Chapter 8 focuses on the significance of the status of (specified) entrepreneur for the unlawfulness and imputability criterion. First, I assessed to what extent courts, under Dutch tort law, have the possibility to weigh the status of entrepreneur when interpreting the criteria ‘unlawfulness’ and ‘imputability’. I conclude that there are multiple ‘routes’ in which the factor ‘status of entrepreneur-tortfeasor’ may play a role. Secondly, I examined what the effect was, when a court includes the entrepreneurial status of the tortfeasor in its reasoning. I argue that the status of entrepreneur can lead to the conclusion that the party sued is more knowledgeable; that there is an increase in danger (gevaarsverhoging); that the party sued is able to exercise more care; or that the unlawful act is attributed more quickly. The consequence is a lower liability threshold. This lowering of the liability threshold obviously does not occur in all cases where the tortfeasor is an entrepreneur. The interpretation of the unlawfulness and imputability requirement remains an assessment on the basis of all circumstances of the case, of which the status of entrepreneur is just one. Thirdly, the justification for the lowering of the liability threshold has been examined. I argue that the justification is to be found in the entrepreneurial risk principle.

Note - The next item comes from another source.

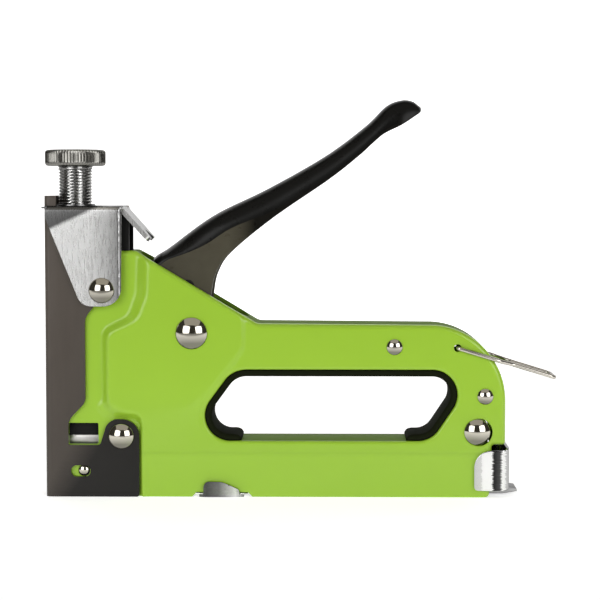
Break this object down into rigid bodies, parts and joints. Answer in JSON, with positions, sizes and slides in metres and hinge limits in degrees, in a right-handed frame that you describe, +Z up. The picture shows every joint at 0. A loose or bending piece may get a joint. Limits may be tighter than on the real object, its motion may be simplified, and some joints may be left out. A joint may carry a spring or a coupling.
{
  "type": "staple gun",
  "caption": "Hand staple gun with pressed green shells, black sprung handle, tension screw, bottom magazine with pull-out pusher and a wire handle lock.",
  "frame": {"origin": "on the base at the front face of the nose, on the plane where the two shells meet", "axes": "+X from the nose to the rear, +Y to the tool's left side seen from the rear, +Z up"},
  "size_m": [0.1687, 0.0264, 0.1304],
  "materials": {
    "green_paint": "gloss",
    "black_paint": "satin",
    "nose_paint": "satin",
    "nickel": "brushed plating",
    "rivet_chrome": "polished plating",
    "steel": "ground",
    "spring_steel": "drawn wire",
    "trim_plastic": "moulded",
    "rubber": "moulded"
  },
  "bodies": {
    "body": {"left_shell": "green_paint", "right_shell": "green_paint", "nose_cover": "nose_paint", "top_bracket": "nickel", "inner_frame": "black_paint", "bumper": "rubber", "pivot_sleeve": "steel", "magazine_channel": "nickel", "magazine_pins": "rivet_chrome", "grip_trim": "trim_plastic", "spacer_sleeves": "steel", "pivot_rivet": "rivet_chrome", "bracket_rivet": "rivet_chrome", "nose_rivet": "rivet_chrome", "rear_rivet": "rivet_chrome", "grip_rivets": "rivet_chrome", "main_spring": "spring_steel", "return_spring": "spring_steel"},
    "lever": {"handle": "black_paint", "lift_arm": "steel", "lever_pin": "steel"},
    "striker": {"plunger": "steel", "driver_blade": "steel"},
    "seat": {"spring_seat": "steel"},
    "screw": {"tension_screw": "nickel"},
    "magazine": {"guide_rod": "steel", "end_cap": "nickel", "pusher_spring": "spring_steel"},
    "feeder": {"pusher": "nickel"},
    "lock": {"lock_wire": "steel"}
  },
  "joints": [
    {"name": "handle_squeeze", "type": "hinge", "parent": "body", "child": "lever", "pos_m": [0.0482, 0, 0.0541], "axis": [0, 1, 0], "range_deg": [0, 35], "stiffness_Nm_per_rad": 0.2, "springref_deg": -28.65, "deforming": ["return_spring", "main_spring"]},
    {"name": "plunger_lift", "type": "slide", "parent": "body", "child": "striker", "axis": [0, 0, 1], "range_m": [0, 0.0162], "stiffness_N_per_m": 800, "springref_m": -0.004, "deforming": ["main_spring"]},
    {"name": "tension_travel", "type": "slide", "parent": "body", "child": "seat", "axis": [0, 0, 1], "range_m": [-0.005, 0.004], "deforming": ["main_spring"]},
    {"name": "tension_turn", "type": "hinge", "parent": "seat", "child": "screw", "pos_m": [0.0092, 0, 0.1], "axis": [0, 0, 1], "range_deg": [-1802, 1442]},
    {"name": "magazine_slide", "type": "slide", "parent": "body", "child": "magazine", "axis": [1, 0, 0], "range_m": [0, 0.11]},
    {"name": "pusher_slide", "type": "slide", "parent": "magazine", "child": "feeder", "axis": [1, 0, 0], "range_m": [0, 0.105], "stiffness_N_per_m": 20, "springref_m": -0.03, "deforming": ["pusher_spring"]},
    {"name": "lock_swing", "type": "hinge", "parent": "body", "child": "lock", "pos_m": [0.1352, 0, 0.0493], "axis": [0, -1, 0], "range_deg": [0, 85]}
  ],
  "couplings": [
    {"joint": "plunger_lift", "follows": "handle_squeeze", "m_per_rad": 0.026145},
    {"joint": "tension_turn", "follows": "tension_travel", "rad_per_m": 6283.2}
  ]
}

Finally, I examined whether the presented theory is reflected in the case law of courts deciding on questions of facts (district courts and courts of appeal). I conclude that only in a small number of cases the court explicitly includes the entrepreneurial status of the tortfeasor in its reasoning. The reason is difficult to ascertain. In the cases where the court does consider the status of entrepreneur, the court includes this circumstance as an argument for assuming a high level of knowledge or as a weighting factor in the assessment.